## Begin Material

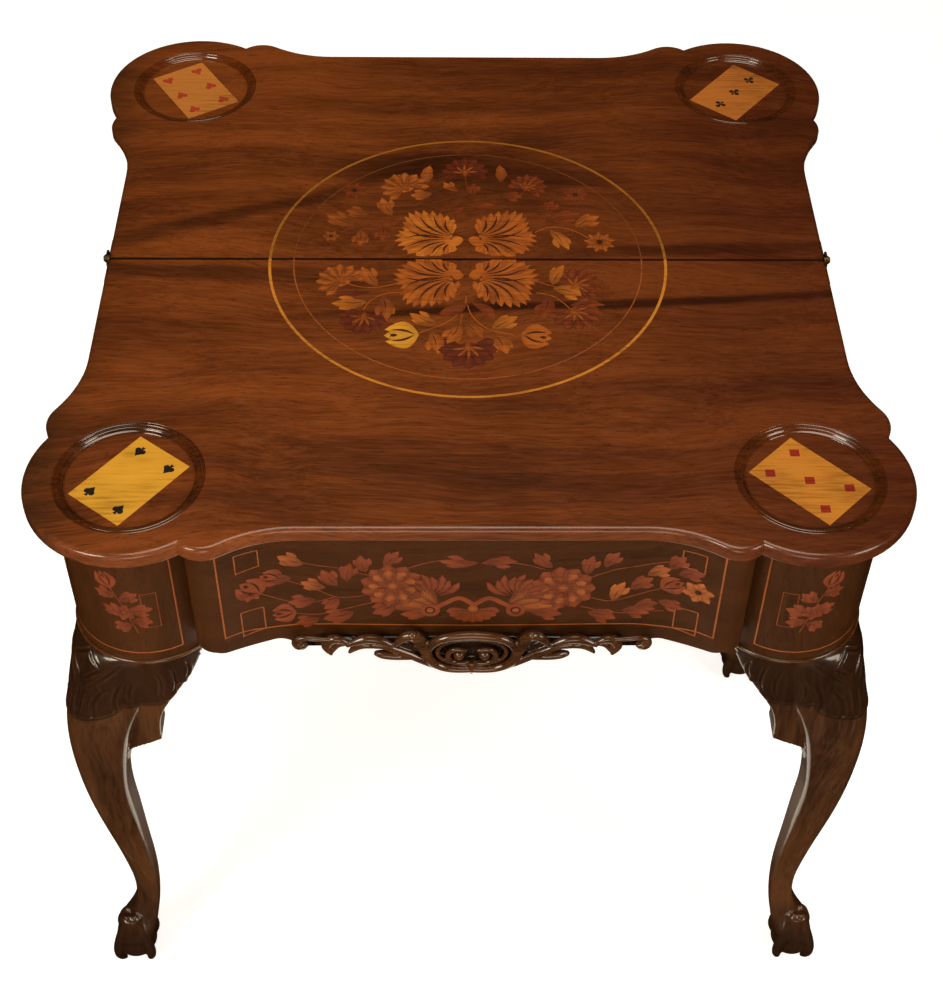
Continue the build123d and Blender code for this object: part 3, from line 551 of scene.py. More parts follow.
def blade(panel, base, tip, width, colour, bend=0.0, full=0.45, start=0.45, nicks=0, layer=0, edge=0.30):
    """A petal or leaf from base to tip. Full is where it is widest, and start is the tone at its base."""
    span = Vector(tip) - Vector(base)
    side = sideways(span)
    power = log(0.5) / log(full)

    def place(along, across):
        half = width / 2 * sin(pi * along ** power) ** 0.8 if 0 < along < 1 else 0.0
        if nicks and along < 0.97:
            half *= 1.0 - 0.28 * abs(((along * nicks) % 1.0) - 0.15)
        return Vector(base) + span * along + side * (bend * sin(pi * along) * span.length + across * half)

    def tint(along, across):
        tone = start + (1.0 - start) * along
        return tinted(colour, tone * (1.0 - edge * abs(across) ** 2))

    patch(panel, layer, 8, panel.rows, place, tint)


def disc(panel, centre, radius, colour, layer=0, core=1.0, rim=0.6):
    def place(along, across):
        return Vector(centre) + ray(-2 * pi * along) * radius * (across + 1) / 2

    def tint(along, across):
        return tinted(colour, core + (rim - core) * (across + 1) / 2)

    patch(panel, layer, 18, max(2, panel.rows), place, tint)


def leaf(panel, base, tip, width, colour=RUSSET):
    """A leaf that widens to three points."""
    base = Vector(base)
    span = Vector(tip) - base
    for way in (-1, 1):
        end = base + span * 0.80 + sideways(span) * way * width * 0.60
        blade(panel, base + span * 0.30, end, width * 0.56, colour, way * 0.10, 0.55, 0.60, 0, 1)
    blade(panel, base, tip, width, colour, 0.06, 0.46, 0.40, 0, 2)
    blade(panel, base + span * 0.12, base + span * 0.66, width * 0.07, SHADE, 0.06, 0.4, 0.8, 0, 3, 0.0)


def even(colour):
    """A tint that is the same all over a piece."""
    return lambda along, across: tinted(colour, 0.9)


def stem(panel, points, width=0.9, colour=ORANGE, layer=0):
    """A thin curved stalk through three or more points."""
    spots = [Vector(point) for point in points]

    def place(along, across):
        run = along * (len(spots) - 1)
        number = min(int(run), len(spots) - 2)
        share = run - number
        before = spots[max(number - 1, 0)]
        start, end = spots[number], spots[number + 1]
        after = spots[min(number + 2, len(spots) - 1)]
        pull = 2 * before - 5 * start + 4 * end - after
        push = 3 * start - before - 3 * end + after
        spot = 0.5 * (2 * start + (end - before) * share + pull * share ** 2 + push * share ** 3)
        slope = 0.5 * ((end - before) + 2 * pull * share + 3 * push * share ** 2)
        return spot + sideways(slope) * across * width / 2

    patch(panel, layer, 8 * (len(spots) - 1), 1, place, even(colour))


def petals(panel, centre, angles, start, end, width, colour, bend, full, tone, nicks, layer, edge):
    """Petals from a middle along the angles, on two layers by turns."""
    for number, angle in enumerate(angles):
        base = Vector(centre) + ray(angle) * start
        tip = Vector(centre) + ray(angle) * end
        blade(panel, base, tip, width, colour, bend, full, tone, nicks, layer + number % 2, edge)


def around(count, turn):
    """Even angles all the way round."""
    return [2 * pi * (number + turn) / count for number in range(count)]


def fanned(count, facing, spread):
    """Even angles over a spread to both sides of a facing."""
    return [facing + spread * (2 * number / (count - 1) - 1) for number in range(count)]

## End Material

### [Prompt]
Each line of the listing should be echoed back exactly.

### [Complete answer]
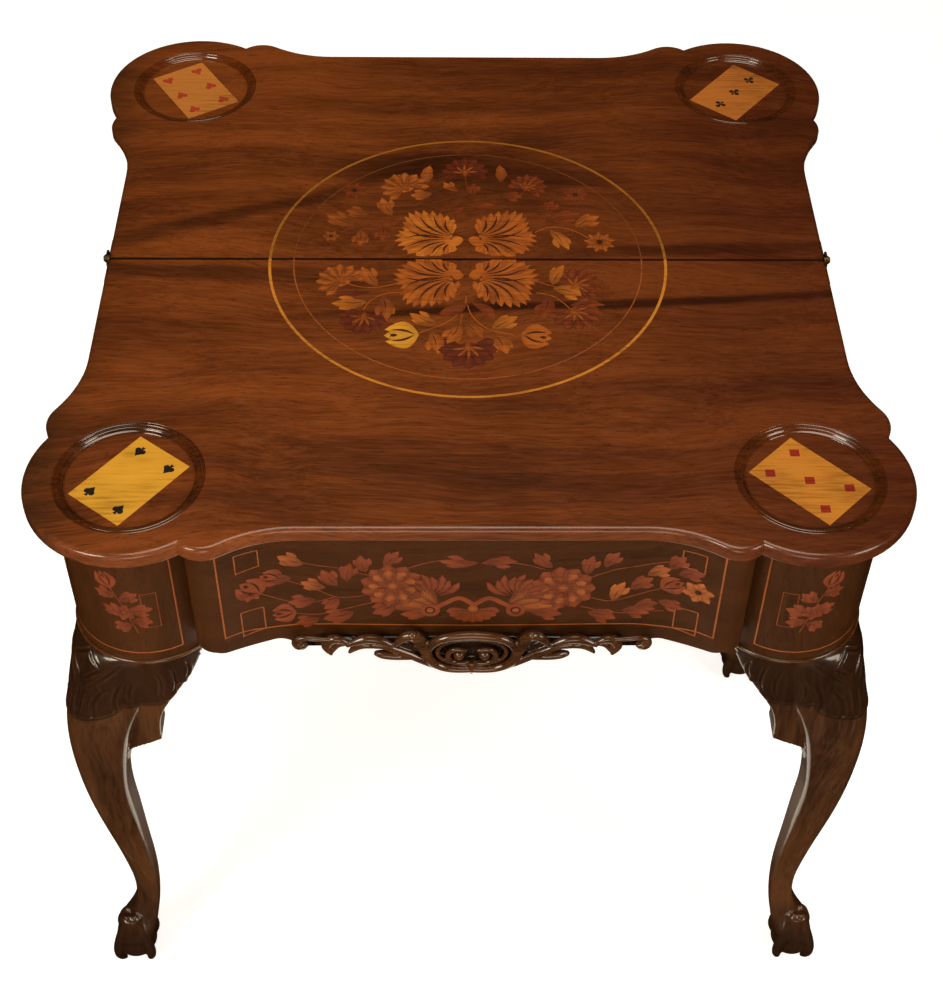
Continue the build123d and Blender code for this object: part 3, from line 551 of scene.py. More parts follow.
def blade(panel, base, tip, width, colour, bend=0.0, full=0.45, start=0.45, nicks=0, layer=0, edge=0.30):
    """A petal or leaf from base to tip. Full is where it is widest, and start is the tone at its base."""
    span = Vector(tip) - Vector(base)
    side = sideways(span)
    power = log(0.5) / log(full)

    def place(along, across):
        half = width / 2 * sin(pi * along ** power) ** 0.8 if 0 < along < 1 else 0.0
        if nicks and along < 0.97:
            half *= 1.0 - 0.28 * abs(((along * nicks) % 1.0) - 0.15)
        return Vector(base) + span * along + side * (bend * sin(pi * along) * span.length + across * half)

    def tint(along, across):
        tone = start + (1.0 - start) * along
        return tinted(colour, tone * (1.0 - edge * abs(across) ** 2))

    patch(panel, layer, 8, panel.rows, place, tint)


def disc(panel, centre, radius, colour, layer=0, core=1.0, rim=0.6):
    def place(along, across):
        return Vector(centre) + ray(-2 * pi * along) * radius * (across + 1) / 2

    def tint(along, across):
        return tinted(colour, core + (rim - core) * (across + 1) / 2)

    patch(panel, layer, 18, max(2, panel.rows), place, tint)


def leaf(panel, base, tip, width, colour=RUSSET):
    """A leaf that widens to three points."""
    base = Vector(base)
    span = Vector(tip) - base
    for way in (-1, 1):
        end = base + span * 0.80 + sideways(span) * way * width * 0.60
        blade(panel, base + span * 0.30, end, width * 0.56, colour, way * 0.10, 0.55, 0.60, 0, 1)
    blade(panel, base, tip, width, colour, 0.06, 0.46, 0.40, 0, 2)
    blade(panel, base + span * 0.12, base + span * 0.66, width * 0.07, SHADE, 0.06, 0.4, 0.8, 0, 3, 0.0)


def even(colour):
    """A tint that is the same all over a piece."""
    return lambda along, across: tinted(colour, 0.9)


def stem(panel, points, width=0.9, colour=ORANGE, layer=0):
    """A thin curved stalk through three or more points."""
    spots = [Vector(point) for point in points]

    def place(along, across):
        run = along * (len(spots) - 1)
        number = min(int(run), len(spots) - 2)
        share = run - number
        before = spots[max(number - 1, 0)]
        start, end = spots[number], spots[number + 1]
        after = spots[min(number + 2, len(spots) - 1)]
        pull = 2 * before - 5 * start + 4 * end - after
        push = 3 * start - before - 3 * end + after
        spot = 0.5 * (2 * start + (end - before) * share + pull * share ** 2 + push * share ** 3)
        slope = 0.5 * ((end - before) + 2 * pull * share + 3 * push * share ** 2)
        return spot + sideways(slope) * across * width / 2

    patch(panel, layer, 8 * (len(spots) - 1), 1, place, even(colour))


def petals(panel, centre, angles, start, end, width, colour, bend, full, tone, nicks, layer, edge):
    """Petals from a middle along the angles, on two layers by turns."""
    for number, angle in enumerate(angles):
        base = Vector(centre) + ray(angle) * start
        tip = Vector(centre) + ray(angle) * end
        blade(panel, base, tip, width, colour, bend, full, tone, nicks, layer + number % 2, edge)


def around(count, turn):
    """Even angles all the way round."""
    return [2 * pi * (number + turn) / count for number in range(count)]


def fanned(count, facing, spread):
    """Even angles over a spread to both sides of a facing."""
    return [facing + spread * (2 * number / (count - 1) - 1) for number in range(count)]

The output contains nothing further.